In one case, medical staff had to borrow bone cement from a vendor to finish two knee replacements.

Filthy supply closets for sterile materials. Shortage of equipment and surgical items that alarmed medical staff. No accounting for $150 million worth of supplies. A staff roster so full of holes it looked like Swiss cheese.

The Veterans Affairs Department needs another scandal like a surgeon needs a rusty knife. But thanks to an inside whistleblower, and a rapid-response team investigation by the VA inspector general, we know about conditions the IG says threaten patients at a VA flagship — the Washington D.C. medical center.
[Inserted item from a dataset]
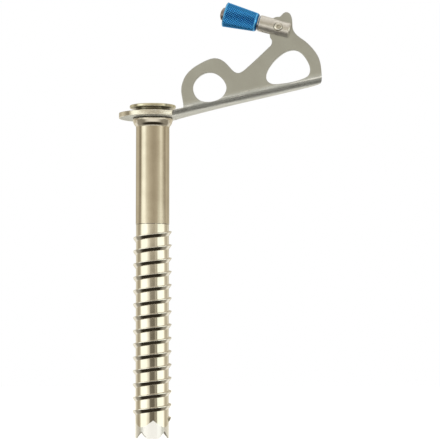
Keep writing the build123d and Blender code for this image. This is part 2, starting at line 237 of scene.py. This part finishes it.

How a 21st-century hospital of that size and import can lack a basic system for monitoring and controlling medical gear is hard to fathom. I asked IG Michael Missal if this is the case at any other — or maybe all — VA medical centers. He said that’s something he intends to have his office look into. Something called the Generic Inventory Package — the software authorized by VA for medical centers to use for managing supplies — was supposed to be tested at D.C. nearly two years ago. Maybe it was, but staff told the IG investigators no one relied on it and a contract with a vendor was not renewed.

It looks like management was asleep where this basic responsibility was concerned. The 10-page IG report states VA was shuffling people around as of mid-March, upon orders from the deputy undersecretary for health for operations and management. But the damage was done. The IG received reports of shortages of basic supplies needed for testing dangerous equipment like endoscopes and of supplies needed during surgeries. In one case a nurse had to scramble to find a doodad to supply oxygen to a patient during an “acute episode.” In another case, medical staff had to borrow bone cement from a vendor to finish two knee replacements.

In other cases, vendors pulled important equipment out of the hospital for lack of payment.

In still others, surgeries were canceled altogether for lack of supplies.

Missal says he found the results of the investigation disturbing. He’s low-key. In my opinion, they’re hair-raising. Don’t even ask about storage areas that were supposed to be clean but were dirty or had sterile and used items all mixed together.

The whole place sounds like a Civil War battlefield medical tent, not a carefully-run facility in the middle of the nation’s capital.

Perhaps most disturbing is that there’s no quick fix. Hiring the missing people, installing a usable inventory system, and redoing procedures for greater patient safety — those don’t happen with the snap of a finger. Missal says he’s been told the medical center director has been replaced. That might be a good start, but the center will need a comprehensive approach to fix these problems. A rogue or incompetent doctor is relatively easy to get rid of and replace. Longstanding systemic management and technology challenges take long-term effort.

Recall nearly a year ago when the D.C. Metro rail system went essentially into code-red because of the threat of fires, caused principally by old and worn jumper cables. Hundreds of them needed close-up inspection and maybe replacement. It’s still working out its safety problems from long-term neglect.

The D.C. Medical Center is VA’s jumper cable.